INFORMATION PROVIDED

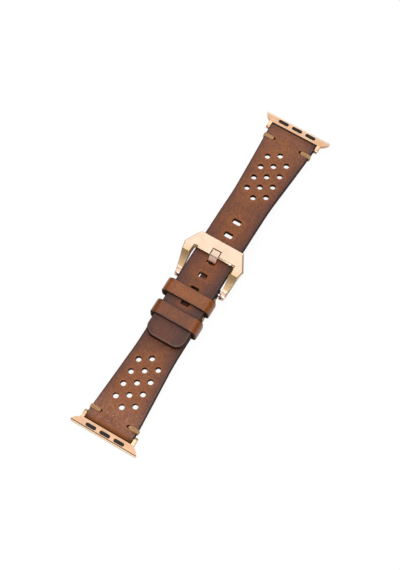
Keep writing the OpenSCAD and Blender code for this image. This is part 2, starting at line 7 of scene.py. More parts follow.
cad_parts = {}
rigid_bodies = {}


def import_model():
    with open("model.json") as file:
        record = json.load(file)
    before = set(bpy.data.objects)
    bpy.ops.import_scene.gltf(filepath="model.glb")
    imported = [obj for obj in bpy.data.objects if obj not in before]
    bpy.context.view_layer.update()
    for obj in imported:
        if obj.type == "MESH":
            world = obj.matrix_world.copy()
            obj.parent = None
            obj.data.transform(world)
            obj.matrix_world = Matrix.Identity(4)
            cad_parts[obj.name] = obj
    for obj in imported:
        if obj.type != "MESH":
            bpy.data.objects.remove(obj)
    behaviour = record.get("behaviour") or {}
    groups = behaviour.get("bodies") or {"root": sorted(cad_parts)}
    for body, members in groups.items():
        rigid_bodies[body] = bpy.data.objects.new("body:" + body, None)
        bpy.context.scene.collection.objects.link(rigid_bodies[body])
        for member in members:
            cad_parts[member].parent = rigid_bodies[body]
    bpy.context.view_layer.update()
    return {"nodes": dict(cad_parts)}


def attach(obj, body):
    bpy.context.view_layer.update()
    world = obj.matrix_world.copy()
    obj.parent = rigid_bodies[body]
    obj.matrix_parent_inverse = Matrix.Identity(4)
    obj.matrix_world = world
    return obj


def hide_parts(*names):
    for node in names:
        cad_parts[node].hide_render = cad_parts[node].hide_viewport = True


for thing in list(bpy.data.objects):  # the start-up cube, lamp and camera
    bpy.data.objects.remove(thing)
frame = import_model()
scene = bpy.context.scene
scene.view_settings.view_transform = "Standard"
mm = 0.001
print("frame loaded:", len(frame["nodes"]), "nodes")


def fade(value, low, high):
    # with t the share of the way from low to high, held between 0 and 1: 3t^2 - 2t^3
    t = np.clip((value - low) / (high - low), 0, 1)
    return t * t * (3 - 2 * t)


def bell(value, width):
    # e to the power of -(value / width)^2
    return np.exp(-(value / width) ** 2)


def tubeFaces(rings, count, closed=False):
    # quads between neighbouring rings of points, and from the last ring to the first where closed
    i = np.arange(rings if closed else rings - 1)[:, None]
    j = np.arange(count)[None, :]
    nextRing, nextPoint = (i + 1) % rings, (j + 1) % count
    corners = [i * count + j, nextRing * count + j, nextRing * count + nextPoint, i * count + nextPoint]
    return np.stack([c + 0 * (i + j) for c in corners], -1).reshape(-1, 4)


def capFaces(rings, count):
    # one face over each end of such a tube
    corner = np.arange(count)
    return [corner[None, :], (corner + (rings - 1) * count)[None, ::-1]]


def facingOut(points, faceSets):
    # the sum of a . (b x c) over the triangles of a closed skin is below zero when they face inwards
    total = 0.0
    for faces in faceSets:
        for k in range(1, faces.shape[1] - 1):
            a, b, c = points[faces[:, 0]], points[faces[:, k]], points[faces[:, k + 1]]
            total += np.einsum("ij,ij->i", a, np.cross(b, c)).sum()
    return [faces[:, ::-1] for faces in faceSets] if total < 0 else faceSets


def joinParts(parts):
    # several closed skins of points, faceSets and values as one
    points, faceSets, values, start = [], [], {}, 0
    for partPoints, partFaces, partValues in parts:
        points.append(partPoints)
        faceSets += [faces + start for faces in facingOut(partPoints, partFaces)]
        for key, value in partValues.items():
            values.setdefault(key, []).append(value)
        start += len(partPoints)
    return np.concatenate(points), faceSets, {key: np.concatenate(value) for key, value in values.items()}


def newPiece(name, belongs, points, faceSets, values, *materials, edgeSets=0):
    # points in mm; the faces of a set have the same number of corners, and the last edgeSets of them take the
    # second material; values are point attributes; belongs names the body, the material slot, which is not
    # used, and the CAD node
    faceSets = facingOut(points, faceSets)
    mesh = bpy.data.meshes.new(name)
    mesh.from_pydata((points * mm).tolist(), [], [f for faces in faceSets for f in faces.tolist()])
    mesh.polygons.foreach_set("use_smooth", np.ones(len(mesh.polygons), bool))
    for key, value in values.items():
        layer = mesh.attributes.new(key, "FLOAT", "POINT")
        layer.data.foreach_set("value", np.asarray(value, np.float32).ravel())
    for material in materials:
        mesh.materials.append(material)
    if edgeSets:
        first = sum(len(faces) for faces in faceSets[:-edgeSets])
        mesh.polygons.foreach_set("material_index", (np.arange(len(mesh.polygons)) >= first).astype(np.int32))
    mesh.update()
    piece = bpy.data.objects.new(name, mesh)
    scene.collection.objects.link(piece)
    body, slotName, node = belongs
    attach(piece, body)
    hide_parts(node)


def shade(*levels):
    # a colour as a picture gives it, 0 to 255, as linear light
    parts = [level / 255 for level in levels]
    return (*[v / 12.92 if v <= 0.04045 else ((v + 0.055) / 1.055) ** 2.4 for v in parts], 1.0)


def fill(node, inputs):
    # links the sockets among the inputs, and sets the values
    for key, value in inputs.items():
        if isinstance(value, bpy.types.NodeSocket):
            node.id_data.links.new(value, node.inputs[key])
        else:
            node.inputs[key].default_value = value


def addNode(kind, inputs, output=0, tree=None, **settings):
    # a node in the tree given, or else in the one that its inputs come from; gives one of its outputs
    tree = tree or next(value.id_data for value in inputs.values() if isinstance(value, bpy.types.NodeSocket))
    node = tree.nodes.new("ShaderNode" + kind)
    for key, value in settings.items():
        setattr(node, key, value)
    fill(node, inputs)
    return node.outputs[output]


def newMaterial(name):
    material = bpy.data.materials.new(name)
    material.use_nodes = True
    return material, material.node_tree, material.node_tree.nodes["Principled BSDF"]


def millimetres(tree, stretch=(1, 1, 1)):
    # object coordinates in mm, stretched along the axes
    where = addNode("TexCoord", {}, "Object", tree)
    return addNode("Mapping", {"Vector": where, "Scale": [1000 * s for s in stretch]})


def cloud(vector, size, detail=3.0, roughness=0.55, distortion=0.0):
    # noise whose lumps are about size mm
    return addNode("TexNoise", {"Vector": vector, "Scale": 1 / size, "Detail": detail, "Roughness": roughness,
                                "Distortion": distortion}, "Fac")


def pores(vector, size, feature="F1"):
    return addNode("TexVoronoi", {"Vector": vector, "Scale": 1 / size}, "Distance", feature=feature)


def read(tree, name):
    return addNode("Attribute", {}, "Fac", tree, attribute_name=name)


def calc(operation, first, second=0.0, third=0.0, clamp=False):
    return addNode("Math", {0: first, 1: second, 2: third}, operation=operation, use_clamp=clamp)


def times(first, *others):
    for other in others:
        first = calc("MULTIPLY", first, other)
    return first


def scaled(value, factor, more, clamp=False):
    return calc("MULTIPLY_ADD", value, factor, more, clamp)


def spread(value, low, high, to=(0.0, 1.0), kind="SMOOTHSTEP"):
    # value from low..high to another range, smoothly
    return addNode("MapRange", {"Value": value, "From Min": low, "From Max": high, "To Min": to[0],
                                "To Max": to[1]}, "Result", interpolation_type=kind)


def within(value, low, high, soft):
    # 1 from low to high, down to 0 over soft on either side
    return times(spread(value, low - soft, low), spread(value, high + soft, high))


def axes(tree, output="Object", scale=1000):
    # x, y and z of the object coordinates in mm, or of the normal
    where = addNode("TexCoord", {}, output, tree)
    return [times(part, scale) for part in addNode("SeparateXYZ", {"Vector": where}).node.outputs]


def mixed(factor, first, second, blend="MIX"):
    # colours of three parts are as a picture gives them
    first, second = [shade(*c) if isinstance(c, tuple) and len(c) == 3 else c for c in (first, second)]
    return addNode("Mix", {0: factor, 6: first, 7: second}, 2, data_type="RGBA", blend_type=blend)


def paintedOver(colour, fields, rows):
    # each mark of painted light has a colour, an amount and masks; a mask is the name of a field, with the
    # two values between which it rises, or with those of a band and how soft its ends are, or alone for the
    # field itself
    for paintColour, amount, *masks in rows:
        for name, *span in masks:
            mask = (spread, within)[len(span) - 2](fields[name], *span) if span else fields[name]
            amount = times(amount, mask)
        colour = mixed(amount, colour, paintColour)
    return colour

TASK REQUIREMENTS
Starting at the first line of the data above, please restate word for word every line up to and including the one that holds "for member in", and add nothing else.

COMPLETE RESPONSE
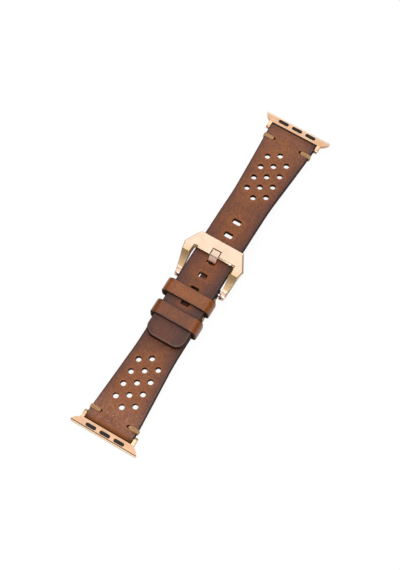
Keep writing the OpenSCAD and Blender code for this image. This is part 2, starting at line 7 of scene.py. More parts follow.
cad_parts = {}
rigid_bodies = {}


def import_model():
    with open("model.json") as file:
        record = json.load(file)
    before = set(bpy.data.objects)
    bpy.ops.import_scene.gltf(filepath="model.glb")
    imported = [obj for obj in bpy.data.objects if obj not in before]
    bpy.context.view_layer.update()
    for obj in imported:
        if obj.type == "MESH":
            world = obj.matrix_world.copy()
            obj.parent = None
            obj.data.transform(world)
            obj.matrix_world = Matrix.Identity(4)
            cad_parts[obj.name] = obj
    for obj in imported:
        if obj.type != "MESH":
            bpy.data.objects.remove(obj)
    behaviour = record.get("behaviour") or {}
    groups = behaviour.get("bodies") or {"root": sorted(cad_parts)}
    for body, members in groups.items():
        rigid_bodies[body] = bpy.data.objects.new("body:" + body, None)
        bpy.context.scene.collection.objects.link(rigid_bodies[body])
        for member in members:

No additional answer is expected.